Possivelmente não. Havia na Índia ricos proprietários e comerciantes, donos de vultoso capital, mas empreendimentos como indústrias ou ferrovias não eram exatamente o que os interessava. Não que lhes faltasse técnica. Um bom exemplo é a manufatura têxtil, que na época artesanal, era incomparavelmente superior à européia. Os tecidos indianos eram apreciadíssimos na Europa, mesmo os de algodão eram muito melhores - os indianos inventaram um pano levíssimo, denominado p'jamas, que não tinha paralelo nos grossos panos de linho que os europeus usavam como roupa de baixo. E com tudo isso, a manufatora que passou ao estágio industrial foi a britânica, não a indiana. Como se sabe, os ingleses ordenaram a destruição dos teares da colônia, e obrigaram todos a comprar tecido feito nos teares mecânicos da ilha. Por que, com tanta retaguarda, a manufatura têxtil indiana não passou ao estágio industrial antes da britânica?
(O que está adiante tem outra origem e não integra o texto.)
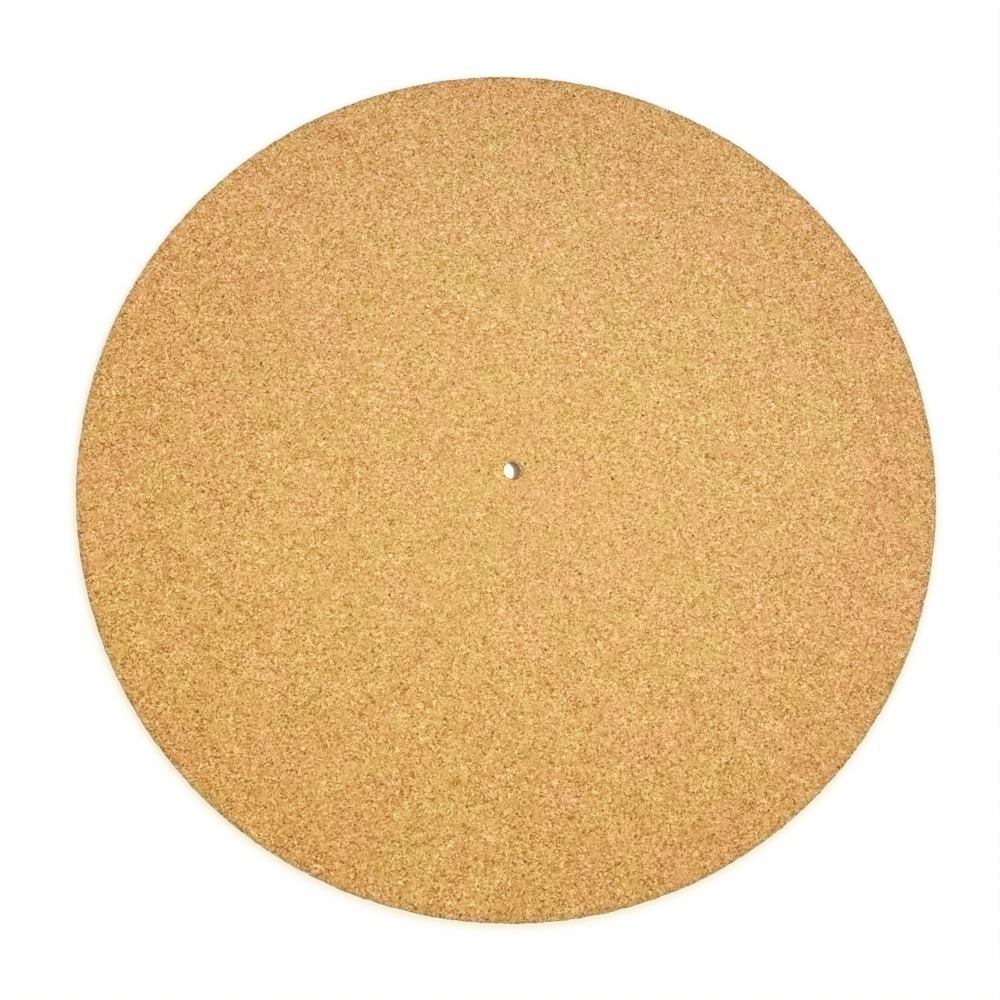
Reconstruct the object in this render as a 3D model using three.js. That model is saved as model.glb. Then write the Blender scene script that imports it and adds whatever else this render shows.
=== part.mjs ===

Simplesmente porque isso era inconcebível de acordo com o sistema social e a religião. Os indianos tinham o sistema de castas; havia a casta dos tecelões, e o destino destes e de seus descendentes estava programado por toda a vida. Trabalhar daquela maneira era, para eles, ao mesmo tempo um direito e um dever; substituir um homem por uma máquina era contrariar os deuses e a natureza, uma abominação inconcebível.

Não tem jeito. Sempre que se procura a razão profunda do avanço de um e do atraso de outras, ela se encontra nos hábitos culturais da população.